How Russia fertiliser trade impact TZ agriculture

TANZANIA: DURING his heydays, American labour leader and civil rights activist Cesar Chavez once said: “If you really want to make a friend, go to someone’s house and eat with him… the people who give you their food give you their heart.

” His school of thought was that food is art, and food is love and that is why farmers who see into it that it is grown and put in our tables deserve praise. But, ask yourself-what are the things which promote its growth? One of the answers automatically is a fertiliser.

In quick analysis, fertilisers play a crucial role in agriculture in Tanzania, as it does in many other countries in the world. Tanzania is an agrarian economy, with agriculture accounting for a significant portion of its Gross Domestic Product (GDP) and employing the majority of its workforce.

Regardless of the challenges that the country is facing, many fertiliser exporters have helped in contributing to the availability of fertilisers to farmers in the country so as to improve the quantity and quality of agricultural production.

To implement international fertiliser trade, some fertiliser stakeholders from Tanzania participated in a virtual round table meeting with Russian fertiliser exporters to discuss how the two parties could cooperate and benefit from the international fertiliser trade.

The round table on fertiliser trade was organised by the Russian Embassy in Tanzania in cooperation with the Tanzanian Coffee Board and Cashew Board, and took place at the Russian Cultural Centre in Dar es Salaam.

It included the Tanzania Fertiliser Regulatory Authority (TFRA), Tanzania Fertiliser Company Limited (TFC), and a large number of Tanzanian private importers and traders so as they discuss together ways forward.

The Russian Ambassador to Tanzania, Andrey Avetisyan, highlighted the critical role of Russian fertilizer exporters in global agriculture, emphasizing their substantial contribution to food production and ensuring food security worldwide.

“The Russian fertiliser exporters play a pivotal role in global agriculture, contributing significantly to the production of food and ensuring food security worldwide, and that is the aim here in Tanzania to help in the agriculture sector,” said Ambassador Avetisyan.

In the discussion, the Russian side was represented by some of the largest Russian companies in the industry, including EuroChem group, Uralkhem, Russian association of fertiliser producers, and many others.

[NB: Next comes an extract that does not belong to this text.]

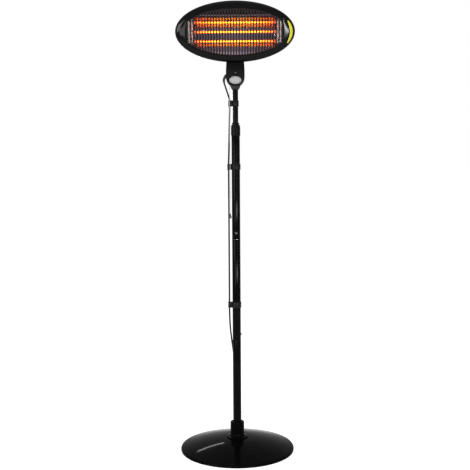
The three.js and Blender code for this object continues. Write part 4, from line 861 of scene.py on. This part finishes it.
def badge_ring(inset, proud):
    wide, tall, y = badge_half_width - inset, badge_half_height - inset, neck_front + 0.0002 - proud
    return [Vector((wide * cos(t), y, badge_z + tall * sin(t))) for t in round_turns(badge_sides)]


badge_steps = mm(
    (0, 0), (0, 0.8), (0.3, 1.1), (2.1, 1.2), (2.4, 0.9), (3.1, 0.9),
    (3.4, 1.2), (8, 1.3), (13.5, 1.3),
)
badge = skinned("badge_plate", [badge_ring(*step) for step in badge_steps], badge_enamel, 30)
badge.data.materials.append(badge_rim.material)
for face in badge.data.polygons:
    if 3 * badge_sides <= face.index < 6 * badge_sides:
        face.material_index = 1
fit(badge, "neck", "mast")

nut_plastic = Finish("nut_plastic", (0.03, 0.03, 0.031), 0.6, level=0.1)
nut_plastic.grain(0.0001, 800, 4).mottle((0.02, 0.02, 0.021), 200, 5)
nut_sides = mm(
    (11.4, 1473.5, 0), (11.4, 1453.1, 0.3), (12.7, 1453.1, 0.4), (14.2, 1456.2, 1),
    (19.6, 1466, 1.5), (20.9, 1469.6, 1), (20.9, 1473.5, 0),
)
mast_nut = turned("mast_nut_cone", filleted(nut_sides, 4), 96, nut_plastic)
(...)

Russia has acknowledged the efforts made by the Tanzanian government in successfully launching the fertiliser support programme, inaugurated by President Samia Suluhu Hassan, which is a significant move to boost Tanzania’s agricultural sector.

With this reform, the government aims to provide accessible and affordable fertilisers to farmers nationwide to have a large stock of food produced in the country and also to increase agribusiness for farmers.

Mr Avetisyan said that the ongoing building trade ties between the two countries is direct continuation of the second Russia-Africa Summit held late July in Saint Petersburg, Russia and it was attended by Prime Minister, Kassim Majaliwa and a large group of Tanzanian businessmen.

In the vast expanse of Russia’s fertile lands, a silent but crucial industry operates, one that plays a pivotal role in global agriculture.

Nestled among the extensive fields and farmland, Russian fertiliser exporters stand as unsung heroes, their contributions echoing far beyond national borders.

In the heart of this industry lies a deep commitment to ensuring food security on a global scale. With unwavering dedication, these exporters labour tirelessly to supply the world with the essential nutrients needed to cultivate crops and sustain growing populations.

Tanzania’s goal is to ensure fertiliser uptake reaches 800,000 tonnes by 2025 to improve the agriculture sector and assist farmers in getting fertilisers on time for agricultural seasons so as to increase production.

But the story of fertiliser in Tanzania is not just one of abundance, it is also a tale of resilience and innovation. Through government initiatives and partnerships with agricultural agencies, smallholder farmers gain access to quality fertilisers, training and support, empowering them to harness the full potential of their land.